A reconfigurable network architecture. This behavior prompted us to design the following reconfigurable network architecture: a base network with fixed topology, augmented with reconfigurable extra links (elinks). The base network has a regular topology such as a mesh, torus or hypercube, and connects all processors. The reconfigurable elinks are placed such that they provide a direct, high-bandwidth connection between those processor pairs that communicate with the highest intensity. The locations of these elinks are changed after every reconfiguration interval, which usually has a length in the order of milliseconds. This way, most of the high-volume burst traffic is carried by the elinks, while the base network is still available for background traffic, or during reconfiguration of the elinks.

We also propose an implementation of this architecture, using tunable lasers and a selective broadcast method that allows for efficient scaling of the architecture to a large number of processors. This implementation was developed in cooperation with the Vrije Universiteit Brussel, who are currently building a prototype of the selective broadcast system.

Speeding up design-space explorations. A large number of free parameters exist in the design of each interconnection network. Reconfiguration adds even more parameters, such as the reconfiguration interval and the number of elinks. Moreover, performance is now much more dependent on the specific characteristics of the network traffic, including its temporal behavior. When an interconnection network is designed, a trade-off has to be made that optimizes all these parameters towards a goal that combines good performance, low power consumption and limited cost. This requires the evaluation of a huge amount of design alternatives.

Because dependence on temporal traffic behavior is present only to a limited extent in existing, non-reconfigurable networks, methods that aim to speed up the initial evaluation of network candidates did not account for this temporal behavior. We therefore had to extend these methods, and proposed new methods that do allow a quick but sufficiently accurate evaluation of reconfigurable network architectures. Our methods are also usable on non-reconfiguring designs, were they can improve on the accuracy of older methods – precisely because temporal behavior is now taken into account.

Performance evaluation. Finally, we explored the performance of our proposed reconfigurable network architecture, under a wide range of workloads – using real benchmark applications – and architectural parameters. We combined large-scale explorations, using our faster methods described before, with detailed studies using highly accurate – but much more time consuming – execution-driven simulations.

Also, since elements of the architecture required heuristics to allow their evaluation in a limited time, upper bounds were found on the performance assuming these heuristics could be improved. For instance, the placement of the elinks is based on a prediction of network traffic for the next reconfiguration interval. We showed that even perfect traffic prediction could not increase the overall performance by more that a few percent, showing the quality of the heuristics that were developed.

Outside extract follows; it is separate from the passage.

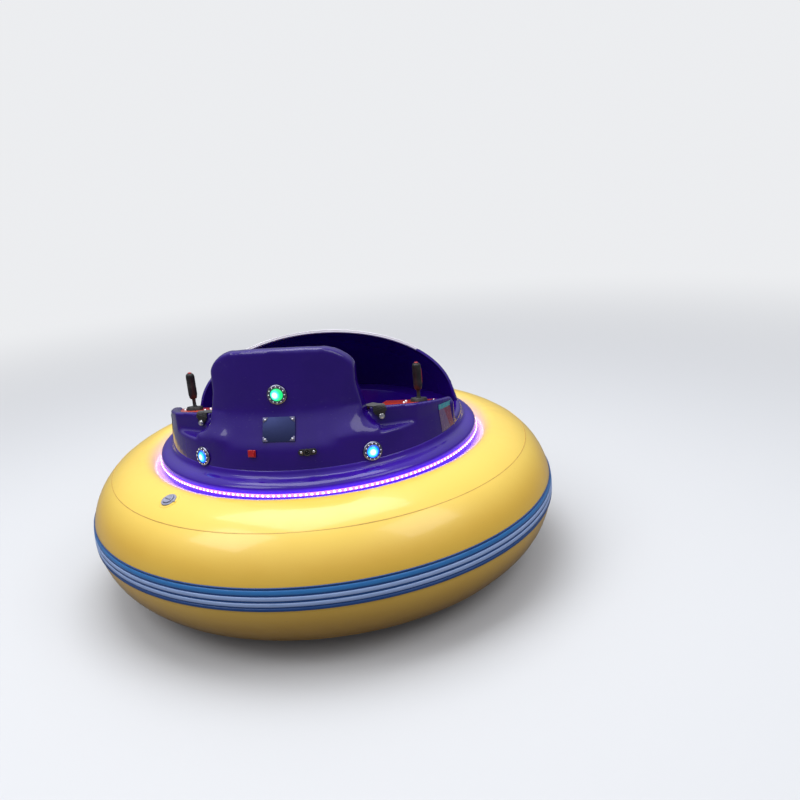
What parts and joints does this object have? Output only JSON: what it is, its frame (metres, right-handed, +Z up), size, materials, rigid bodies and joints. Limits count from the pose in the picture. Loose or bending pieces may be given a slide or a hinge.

Overall, we found that reconfigurable networks could, with the assumptions and architectural parameters that were used in our study, improve network performance significantly. Depending on the traffic pattern of the application, and on characteristics of the reconfigurable components available, latency could be lowered by 10 to 20% on small, 16-processor networks, for larger 64-processor networks this increased to a 20 to 40% reduction. And when reconfiguration is already present in the system, for instance for reliability reasons, this performance improvement can be obtained at a very low added cost.